Once a leader in South Korean cryptocurrency trading, Bithumb's market share fell to single digits after setbacks like the 2018 hacking incident. However, since 2024, Bithumb has made a remarkable comeback.

According to Kaiko data, the exchange's trading volume has stabilized at about a quarter of the South Korean market, peaking at 36%.

Bithumb's recovery is mainly attributed to its aggressive market strategy, particularly its significantly increased marketing expenses. From 16 billion won in 2023, it skyrocketed to 192 billion won in 2024, successfully attracting a large number of traders through 'zero transaction fee' promotions.

This also allowed Bithumb to achieve an operating profit of 130.8 billion won in 2024, reversing its previous losses.

Bithumb is currently actively preparing for its listing on the South Korean stock market and has selected Samsung Securities as the lead underwriter, aiming to complete the listing by the end of 2025.

Although Bithumb plans to expand its staking functions and list new tokens, it currently has no intention of expanding into international markets, mainly due to regulatory and security concerns. This contrasts with its main competitor Upbit, which believes that focusing solely on the South Korean market has a 'limited perspective' and is more concerned about its global status.

The Cryptocurrency Boom in South Korea and Its Unique Market Structure

South Korea is one of the most enthusiastic countries in the global cryptocurrency market. Currently, there are over 18 million digital asset investors in Korea, accounting for about a third of the total population, holding assets worth approximately 104 trillion won (about $74.5 billion) as of December 2024.

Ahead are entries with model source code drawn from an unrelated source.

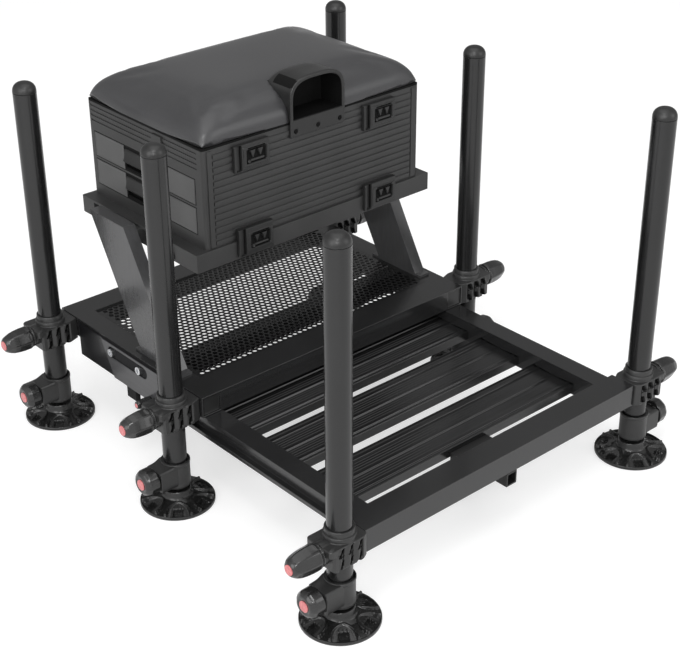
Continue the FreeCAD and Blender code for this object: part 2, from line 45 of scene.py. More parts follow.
legAcross = 309.4


# shader maths: a wrapped socket that takes plain operators

class Wire:
    def __init__(self, graph, socket):
        self.graph = graph
        self.socket = socket

    def maths(self, operation, other=None, flip=False):
        values = [self, other] if other is not None else [self]
        if flip:
            values.reverse()
        return self.graph.node("ShaderNodeMath", {"operation": operation}, dict(enumerate(values)))

    def __add__(self, other):
        return self.maths("ADD", other)

    __radd__ = __add__

    def __mul__(self, other):
        return self.maths("MULTIPLY", other)

    __rmul__ = __mul__

    def __sub__(self, other):
        return self.maths("SUBTRACT", other)

    def __rsub__(self, other):
        return self.maths("SUBTRACT", other, flip=True)

    def __gt__(self, other):
        return self.maths("GREATER_THAN", other)

    def __lt__(self, other):
        return self.maths("LESS_THAN", other)

    def sine(self):
        return self.maths("SINE")

    def size(self):
        return self.maths("ABSOLUTE")


class Graph:
    # a node tree and one way to add any node to it
    def __init__(self, tree):
        self.tree = tree

    def node(self, kind, settings, sockets, output=0):
        made = self.tree.nodes.new(kind)
        for key, value in settings.items():
            if key == "stops":
                ramp = made.color_ramp
                while len(ramp.elements) < len(value):
                    ramp.elements.new(0.5)
                for element, (at, colour) in zip(ramp.elements, value):
                    element.position = at
                    element.color = (*colour, 1)
            else:
                setattr(made, key, value)
        for key, value in sockets.items():
            if isinstance(value, Wire):
                self.tree.links.new(value.socket, made.inputs[key])
            else:
                made.inputs[key].default_value = value
        return Wire(self, made.outputs[output])


class Paint(Graph):
    # one material with its principled shader, painted in object coordinates
    def __init__(self, name, **fixed):
        self.material = bpy.data.materials.new(name)
        self.material.use_nodes = True
        super().__init__(self.material.node_tree)
        self.shader = self.tree.nodes["Principled BSDF"]
        for socket, value in fixed.items():
            self.shader.inputs[socket.replace("_", " ")].default_value = value
        self.place = self.node("ShaderNodeTexCoord", {}, {}, "Object")

    def noise(self, scale, detail=3.0, stretch=(1, 1, 1)):
        place = self.node("ShaderNodeMapping", {}, {"Vector": self.place, "Scale": stretch})
        return self.node("ShaderNodeTexNoise", {}, {"Vector": place, "Scale": scale, "Detail": detail})

    def axes(self):
        split = self.node("ShaderNodeSeparateXYZ", {}, {"Vector": self.place}).socket.node
        return [Wire(self, split.outputs[i]) for i in range(3)]

    def ramp(self, factor, stops):
        return self.node("ShaderNodeValToRGB", {"stops": stops}, {"Fac": factor})

    def blendOf(self, factor, first, second):
        return self.node("ShaderNodeMix", {"data_type": "RGBA"}, {0: factor, 6: first, 7: second}, 2)

    def bump(self, height, strength, distance=0.0003):
        return self.node("ShaderNodeBump", {}, {"Height": height, "Strength": strength, "Distance": distance})

    def wear(self, **links):
        for socket, value in links.items():
            self.tree.links.new(value.socket, self.shader.inputs[socket.replace("_", " ")])
        return self.material


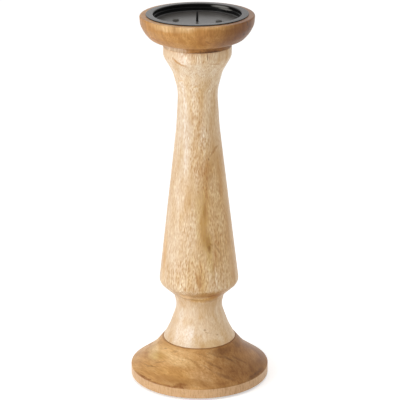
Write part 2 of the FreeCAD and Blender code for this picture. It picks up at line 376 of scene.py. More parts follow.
def markColour(finish, place, grain, look, colour):       # heartwood with painted shade, then tints with painted light, streaks and zones
    # heartwood tint, which also paints shade on the side away from the lamps
    toward, low, high, tint = look["heartwoodAndShade"]
    wandering = finish.stray(place, *woodDetail["heartStray"])
    depth = finish.vector("DOT_PRODUCT", wandering, toward, output="Value")
    colour = finish.tinted(colour, tint, finish.rise(depth, low, high))

    fine = (grain["fibres"] - noiseMiddle) + (grain["flecks"] - noiseMiddle)
    ragged = finish.stray(place, *woodDetail["patchStray"])
    grainy = 1 + fine * look["patchGrain"]
    # tints, some of them painted highlights and painted shade
    for patch in look["tintsAndPaintedLight"]:
        colour = finish.tinted(colour, patch[5], streakMask(finish, ragged, patch) * grainy)

    ragged = finish.stray(ragged, *woodDetail["streakStray"])
    grainy = 1 + fine * woodDetail["streakGrain"]
    plain = look["ramp"][2][1]
    for streak in look["streaks"]:
        tint = [own / usual for own, usual in zip(streak[5][:3], plain[:3])]
        colour = finish.tinted(colour, tint, streakMask(finish, ragged, streak) * grainy)
    for zone in look["zones"]:
        colour = finish.blend(zoneMask(finish, place, zone), colour, zone["colour"])
    return colour


def turnedWood(name, look):
    material, finish, shader = surface(name, look["shader"])
    place = finish.place()
    grain = readGrain(finish, place, look)
    crowd = crowdOf(finish, place, grain["figure"], look)
    pores = poreMask(finish, grain["bent"], crowd, look)
    colour, tone = grainColour(finish, grain, crowd, look)
    colour = markColour(finish, place, grain, look, colour)
    colour = finish.tinted(colour, look["poreTint"], pores)

    rough = finish.noise(place, woodDetail["roughSize"], 3.0, 0.7)
    height = (grain["fibres"] * woodDetail["fibreHeight"] + grain["flecks"] * woodDetail["fleckHeight"]
              - pores * woodDetail["poreSink"] + rough * woodDetail["roughHeight"])
    roughness = (look["roughness"] + (rough - noiseMiddle) * woodDetail["roughSpread"]
                 + pores * woodDetail["poreRough"] - (tone - noiseMiddle) * woodDetail["paleGloss"])
    connect(finish, shader, {"Base Color": colour, "Roughness": roughness,
                             "Normal": finish.bump(look["bump"], woodDetail["bumpDistance"], height)})
    return material


# Streaks are (middle, along, half length, half width, strength, colour), and a bow where one bends. A
# patch has a tint in place of the colour, which multiplies the wood's own; some tints are the wood's
# own colour, and others are painted highlights and painted shade, as marked. A crowd has neither, and
# one under 0 calms the grain. Heartwood is a direction, where along it the tint starts and is full, and
# the tint; it points away from the lamps, so it also paints shade on that side.

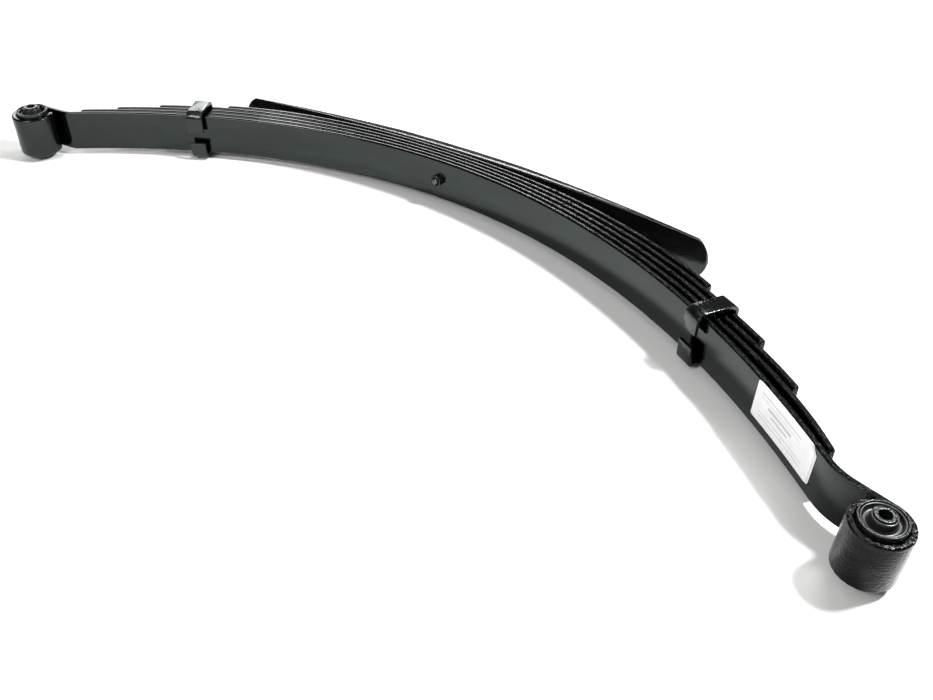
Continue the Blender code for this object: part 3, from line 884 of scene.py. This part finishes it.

Simon Seojoon Kim, CEO of Hashed Venture Capital, pointed out that South Korea is the second-largest cryptocurrency market by trading volume, following the United States. Unlike Western markets dominated by Bitcoin and Ethereum, South Korean retail investors show strong interest in altcoins (cryptocurrencies other than Bitcoin), making the Korean market attractive for new projects and tokens.

However, the structural limitations of South Korea's cryptocurrency market are also very evident. Strict regulations have forced many small players to exit, leaving Upbit and Bithumb as the only major domestic competitors. Coupled with concerns about South Korea's stringent compliance environment, global exchanges have mostly retreated.

The Controversy and Future Prospects of the Korean Won Stablecoin

As Bithumb makes a comeback, South Korean politicians are also turning their attention to reforming cryptocurrency policies. Lee Jae-myung, leader of the ruling Democratic Party, proposed a notable suggestion: creating a stablecoin pegged to the Korean won to prevent capital outflow and strengthen national financial sovereignty.

Currently, South Korean law prohibits the issuance of domestic stablecoins, leading local exchanges to primarily rely on US dollar stablecoins (such as USDT and USDC). Reports indicate that from January to March of this year, South Korean cryptocurrency exchanges experienced asset outflows of up to 56.8 trillion won (approximately $40.8 billion), nearly half of which was related to stablecoins. Lee Jae-myung believes that establishing a stablecoin market pegged to the won would help prevent the outflow of national wealth.

Lee Jae-myung's proposal is part of his digital asset strategy, which includes legalizing cryptocurrency spot ETFs and allowing institutional investors like the National Pension Service to invest in cryptocurrencies after meeting price stability standards. He also suggested establishing an integrated monitoring system and reducing transaction fees to make cryptocurrencies more accessible under government oversight.

However, the stablecoin proposal has raised concerns among economists. Shin Bo-sung, a senior researcher at the Korea Capital Market Institute, warned that stablecoins could lead to an increase in the money supply and transfer monetary control to private issuers. He believes, 'We must not overlook the economic principles behind it. Stablecoins are essentially another form of banking, creating money out of thin air.'

Despite the controversy, the Democratic Party established a 'Digital Asset Committee' on May 13, dedicated to formulating cryptocurrency policies and promoting industry development, emphasizing the importance of addressing regulatory uncertainties, including the regulation of stablecoins. The party is also preparing to introduce a (Digital Asset Basic Law) to establish a legal framework for cryptocurrencies and stablecoins, requiring issuers to hold at least 50 billion won in reserves and obtain approval from the Financial Services Commission.

As policies gradually improve, South Korea's role in the global cryptocurrency landscape will continue to evolve.